* What the exercise asks *
The entries below contain a line with "front_cover();" and a line with "before = set(bpy.data.objects)". Quote exactly those two lines and all lines between them.

------------------------

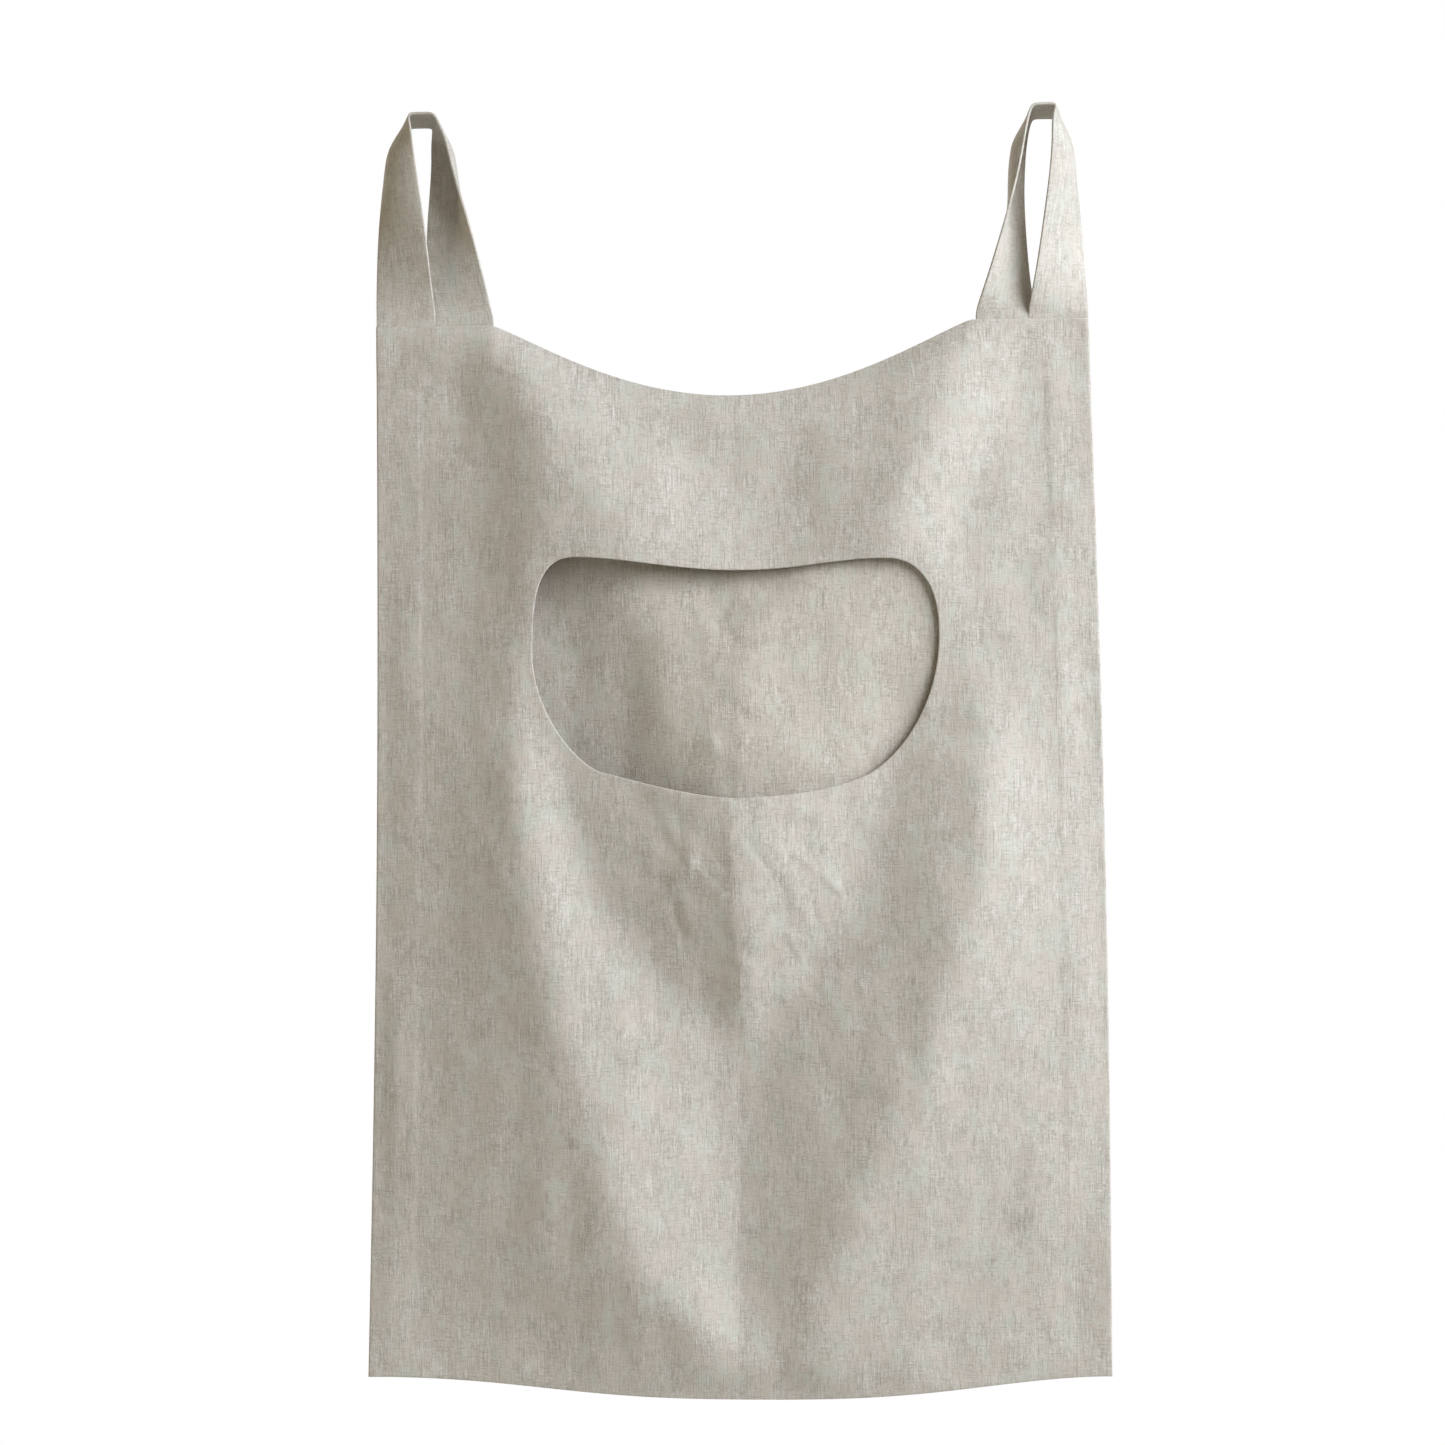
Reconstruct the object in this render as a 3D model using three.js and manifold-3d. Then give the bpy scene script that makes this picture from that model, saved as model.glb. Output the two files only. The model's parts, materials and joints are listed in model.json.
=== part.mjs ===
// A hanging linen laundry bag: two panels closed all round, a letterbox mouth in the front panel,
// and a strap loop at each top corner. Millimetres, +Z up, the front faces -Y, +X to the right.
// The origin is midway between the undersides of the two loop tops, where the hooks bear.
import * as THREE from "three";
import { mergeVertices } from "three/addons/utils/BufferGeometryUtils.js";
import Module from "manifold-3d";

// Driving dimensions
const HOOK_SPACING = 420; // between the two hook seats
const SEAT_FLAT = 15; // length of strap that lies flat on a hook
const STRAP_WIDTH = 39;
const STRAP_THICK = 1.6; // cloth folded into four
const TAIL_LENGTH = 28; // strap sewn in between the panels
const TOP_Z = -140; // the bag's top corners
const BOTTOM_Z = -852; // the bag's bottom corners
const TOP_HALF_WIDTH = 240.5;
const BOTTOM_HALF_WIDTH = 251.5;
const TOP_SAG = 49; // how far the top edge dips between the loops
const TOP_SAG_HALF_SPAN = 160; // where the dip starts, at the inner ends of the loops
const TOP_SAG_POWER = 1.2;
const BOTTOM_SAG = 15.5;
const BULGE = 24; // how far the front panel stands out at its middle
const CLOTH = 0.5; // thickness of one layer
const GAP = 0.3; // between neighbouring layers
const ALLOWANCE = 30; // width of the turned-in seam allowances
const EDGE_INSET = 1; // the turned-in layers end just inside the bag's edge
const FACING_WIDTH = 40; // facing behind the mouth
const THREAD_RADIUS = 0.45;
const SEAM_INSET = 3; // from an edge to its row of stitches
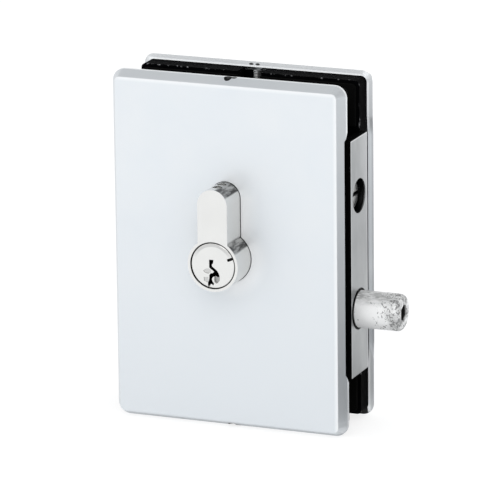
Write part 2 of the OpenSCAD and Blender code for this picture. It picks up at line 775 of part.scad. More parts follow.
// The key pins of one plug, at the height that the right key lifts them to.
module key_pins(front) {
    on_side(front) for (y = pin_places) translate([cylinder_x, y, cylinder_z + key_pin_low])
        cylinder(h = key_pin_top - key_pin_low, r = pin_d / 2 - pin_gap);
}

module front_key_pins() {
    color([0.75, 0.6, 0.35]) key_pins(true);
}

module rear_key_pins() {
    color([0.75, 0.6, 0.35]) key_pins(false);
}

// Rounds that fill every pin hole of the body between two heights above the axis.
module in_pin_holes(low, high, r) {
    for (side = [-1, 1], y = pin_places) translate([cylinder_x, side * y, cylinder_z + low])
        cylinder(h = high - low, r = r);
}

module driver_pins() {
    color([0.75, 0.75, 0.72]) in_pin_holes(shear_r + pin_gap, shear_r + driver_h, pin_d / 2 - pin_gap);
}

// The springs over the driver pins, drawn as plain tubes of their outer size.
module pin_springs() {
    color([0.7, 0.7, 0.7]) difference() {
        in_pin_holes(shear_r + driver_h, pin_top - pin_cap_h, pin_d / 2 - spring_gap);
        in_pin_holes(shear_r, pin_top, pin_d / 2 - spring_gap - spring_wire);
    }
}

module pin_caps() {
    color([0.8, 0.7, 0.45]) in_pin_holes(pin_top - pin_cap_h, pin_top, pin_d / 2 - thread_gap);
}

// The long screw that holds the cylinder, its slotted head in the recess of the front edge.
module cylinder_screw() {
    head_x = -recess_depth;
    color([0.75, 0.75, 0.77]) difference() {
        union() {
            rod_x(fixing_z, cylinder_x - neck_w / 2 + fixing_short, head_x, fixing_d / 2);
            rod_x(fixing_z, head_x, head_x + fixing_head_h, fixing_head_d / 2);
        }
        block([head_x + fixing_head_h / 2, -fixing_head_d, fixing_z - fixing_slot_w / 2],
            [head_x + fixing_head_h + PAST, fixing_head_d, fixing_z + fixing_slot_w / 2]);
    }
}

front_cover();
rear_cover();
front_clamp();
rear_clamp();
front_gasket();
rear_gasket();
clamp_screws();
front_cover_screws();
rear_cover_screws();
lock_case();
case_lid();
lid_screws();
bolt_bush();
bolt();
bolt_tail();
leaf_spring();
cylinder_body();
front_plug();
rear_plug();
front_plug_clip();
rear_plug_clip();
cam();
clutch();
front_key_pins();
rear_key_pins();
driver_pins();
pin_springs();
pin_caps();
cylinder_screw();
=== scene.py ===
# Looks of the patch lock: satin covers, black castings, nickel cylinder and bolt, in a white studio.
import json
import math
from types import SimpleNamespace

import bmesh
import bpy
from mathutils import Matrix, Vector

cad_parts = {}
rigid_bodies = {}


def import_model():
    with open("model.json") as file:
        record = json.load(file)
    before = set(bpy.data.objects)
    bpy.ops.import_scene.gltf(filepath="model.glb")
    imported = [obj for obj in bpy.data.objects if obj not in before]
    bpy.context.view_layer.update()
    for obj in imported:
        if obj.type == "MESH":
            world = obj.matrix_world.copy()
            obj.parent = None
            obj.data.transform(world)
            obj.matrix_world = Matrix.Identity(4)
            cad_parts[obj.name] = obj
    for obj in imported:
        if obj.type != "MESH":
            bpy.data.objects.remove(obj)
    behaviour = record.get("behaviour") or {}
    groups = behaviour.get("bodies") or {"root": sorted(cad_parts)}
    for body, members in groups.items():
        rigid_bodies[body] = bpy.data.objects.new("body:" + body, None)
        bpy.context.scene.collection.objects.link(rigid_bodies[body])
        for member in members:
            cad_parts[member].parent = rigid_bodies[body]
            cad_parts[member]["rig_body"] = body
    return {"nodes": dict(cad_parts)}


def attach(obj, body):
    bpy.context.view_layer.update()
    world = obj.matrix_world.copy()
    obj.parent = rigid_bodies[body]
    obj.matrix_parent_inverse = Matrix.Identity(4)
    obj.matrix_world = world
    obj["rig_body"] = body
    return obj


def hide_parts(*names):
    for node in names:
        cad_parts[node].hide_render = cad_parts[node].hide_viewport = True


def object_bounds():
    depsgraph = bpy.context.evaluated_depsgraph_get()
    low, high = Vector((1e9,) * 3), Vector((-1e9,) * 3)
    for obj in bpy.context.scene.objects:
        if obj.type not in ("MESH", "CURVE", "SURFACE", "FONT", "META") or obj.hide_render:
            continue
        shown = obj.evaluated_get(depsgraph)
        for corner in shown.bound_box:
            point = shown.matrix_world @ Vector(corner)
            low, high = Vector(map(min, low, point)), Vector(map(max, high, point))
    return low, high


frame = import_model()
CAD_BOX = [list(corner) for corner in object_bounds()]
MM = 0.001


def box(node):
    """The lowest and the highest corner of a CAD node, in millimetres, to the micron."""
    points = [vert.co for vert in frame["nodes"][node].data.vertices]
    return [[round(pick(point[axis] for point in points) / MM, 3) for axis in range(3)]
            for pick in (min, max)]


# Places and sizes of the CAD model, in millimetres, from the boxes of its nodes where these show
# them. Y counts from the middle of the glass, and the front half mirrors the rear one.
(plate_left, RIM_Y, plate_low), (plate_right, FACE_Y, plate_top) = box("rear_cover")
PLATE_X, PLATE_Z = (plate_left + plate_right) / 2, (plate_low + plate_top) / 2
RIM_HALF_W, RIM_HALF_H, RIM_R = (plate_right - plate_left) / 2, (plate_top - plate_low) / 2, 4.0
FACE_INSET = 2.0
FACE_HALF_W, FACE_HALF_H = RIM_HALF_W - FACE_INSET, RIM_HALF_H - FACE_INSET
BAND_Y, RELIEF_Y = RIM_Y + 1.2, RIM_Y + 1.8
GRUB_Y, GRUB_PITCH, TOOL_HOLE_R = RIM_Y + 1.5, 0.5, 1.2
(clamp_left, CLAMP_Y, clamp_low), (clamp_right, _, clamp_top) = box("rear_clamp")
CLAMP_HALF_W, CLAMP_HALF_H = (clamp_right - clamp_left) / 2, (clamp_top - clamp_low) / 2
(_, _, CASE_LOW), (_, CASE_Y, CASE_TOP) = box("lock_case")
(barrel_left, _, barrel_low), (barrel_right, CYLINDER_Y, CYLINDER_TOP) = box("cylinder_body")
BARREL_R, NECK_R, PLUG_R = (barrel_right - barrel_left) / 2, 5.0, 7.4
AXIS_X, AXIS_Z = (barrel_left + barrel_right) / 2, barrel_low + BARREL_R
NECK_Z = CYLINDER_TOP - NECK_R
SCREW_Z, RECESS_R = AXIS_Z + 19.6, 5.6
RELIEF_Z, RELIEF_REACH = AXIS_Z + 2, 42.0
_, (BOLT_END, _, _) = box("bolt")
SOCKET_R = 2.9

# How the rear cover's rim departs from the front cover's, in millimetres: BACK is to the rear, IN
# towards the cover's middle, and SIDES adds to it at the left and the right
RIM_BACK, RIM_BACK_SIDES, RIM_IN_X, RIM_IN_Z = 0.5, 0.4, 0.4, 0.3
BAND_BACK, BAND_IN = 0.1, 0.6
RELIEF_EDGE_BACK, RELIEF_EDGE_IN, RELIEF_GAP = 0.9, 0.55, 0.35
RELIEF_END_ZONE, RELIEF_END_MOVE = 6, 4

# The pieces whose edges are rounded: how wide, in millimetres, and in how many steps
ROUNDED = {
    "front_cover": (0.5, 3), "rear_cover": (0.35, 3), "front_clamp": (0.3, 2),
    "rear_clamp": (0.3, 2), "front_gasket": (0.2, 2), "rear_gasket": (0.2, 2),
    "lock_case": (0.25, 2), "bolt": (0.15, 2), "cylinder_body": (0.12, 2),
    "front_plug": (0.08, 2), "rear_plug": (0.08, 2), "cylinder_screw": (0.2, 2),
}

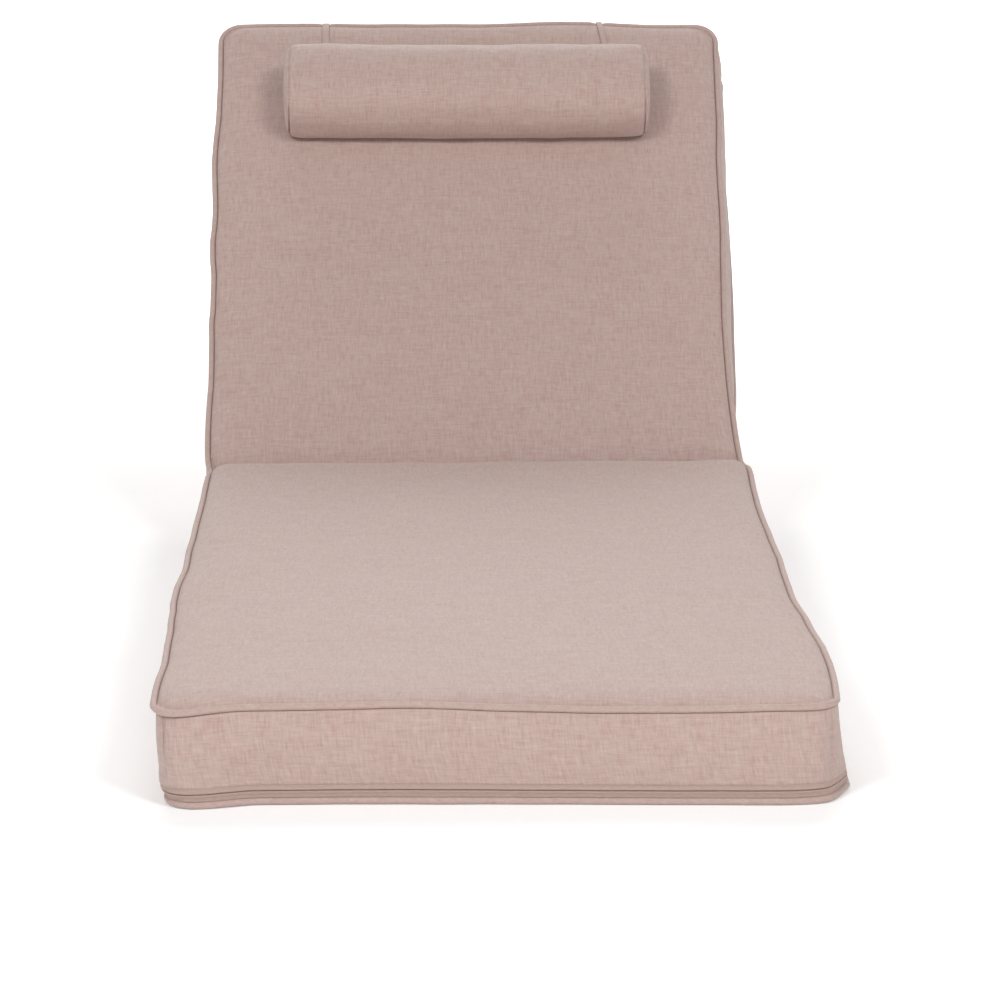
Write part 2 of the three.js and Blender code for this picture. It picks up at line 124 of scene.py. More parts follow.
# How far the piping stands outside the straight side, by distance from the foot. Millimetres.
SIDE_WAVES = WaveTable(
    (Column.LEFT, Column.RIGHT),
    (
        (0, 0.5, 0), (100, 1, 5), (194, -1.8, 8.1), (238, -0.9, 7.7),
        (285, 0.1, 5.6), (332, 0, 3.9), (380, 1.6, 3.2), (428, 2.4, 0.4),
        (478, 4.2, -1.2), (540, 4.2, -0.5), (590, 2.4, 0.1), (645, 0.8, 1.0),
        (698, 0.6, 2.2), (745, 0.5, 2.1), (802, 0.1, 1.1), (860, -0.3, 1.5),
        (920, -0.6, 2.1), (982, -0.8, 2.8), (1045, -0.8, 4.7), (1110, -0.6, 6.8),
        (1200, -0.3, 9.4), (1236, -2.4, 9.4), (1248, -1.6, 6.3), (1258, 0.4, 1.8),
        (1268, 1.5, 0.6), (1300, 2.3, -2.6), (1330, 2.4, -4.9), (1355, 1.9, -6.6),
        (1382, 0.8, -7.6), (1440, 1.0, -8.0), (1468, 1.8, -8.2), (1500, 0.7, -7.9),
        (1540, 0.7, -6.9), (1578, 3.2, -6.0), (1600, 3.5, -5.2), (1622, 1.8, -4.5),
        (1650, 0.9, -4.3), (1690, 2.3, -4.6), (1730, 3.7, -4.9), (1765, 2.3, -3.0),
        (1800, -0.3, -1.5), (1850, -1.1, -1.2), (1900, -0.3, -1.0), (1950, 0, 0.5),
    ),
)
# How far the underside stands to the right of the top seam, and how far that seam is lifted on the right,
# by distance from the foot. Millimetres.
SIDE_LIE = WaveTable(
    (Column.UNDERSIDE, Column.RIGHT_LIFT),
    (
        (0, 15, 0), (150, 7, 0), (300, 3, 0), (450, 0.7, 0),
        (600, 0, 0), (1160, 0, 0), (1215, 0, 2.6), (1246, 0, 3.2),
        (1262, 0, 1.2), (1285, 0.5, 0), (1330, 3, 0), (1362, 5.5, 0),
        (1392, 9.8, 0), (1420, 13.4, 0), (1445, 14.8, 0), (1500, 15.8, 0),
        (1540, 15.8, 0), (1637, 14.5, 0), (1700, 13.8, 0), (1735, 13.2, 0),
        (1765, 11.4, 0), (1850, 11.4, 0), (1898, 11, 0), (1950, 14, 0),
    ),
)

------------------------

* Solved problem *
front_cover();
rear_cover();
front_clamp();
rear_clamp();
front_gasket();
rear_gasket();
clamp_screws();
front_cover_screws();
rear_cover_screws();
lock_case();
case_lid();
lid_screws();
bolt_bush();
bolt();
bolt_tail();
leaf_spring();
cylinder_body();
front_plug();
rear_plug();
front_plug_clip();
rear_plug_clip();
cam();
clutch();
front_key_pins();
rear_key_pins();
driver_pins();
pin_springs();
pin_caps();
cylinder_screw();
=== scene.py ===
# Looks of the patch lock: satin covers, black castings, nickel cylinder and bolt, in a white studio.
import json
import math
from types import SimpleNamespace

import bmesh
import bpy
from mathutils import Matrix, Vector

cad_parts = {}
rigid_bodies = {}


def import_model():
    with open("model.json") as file:
        record = json.load(file)
    before = set(bpy.data.objects)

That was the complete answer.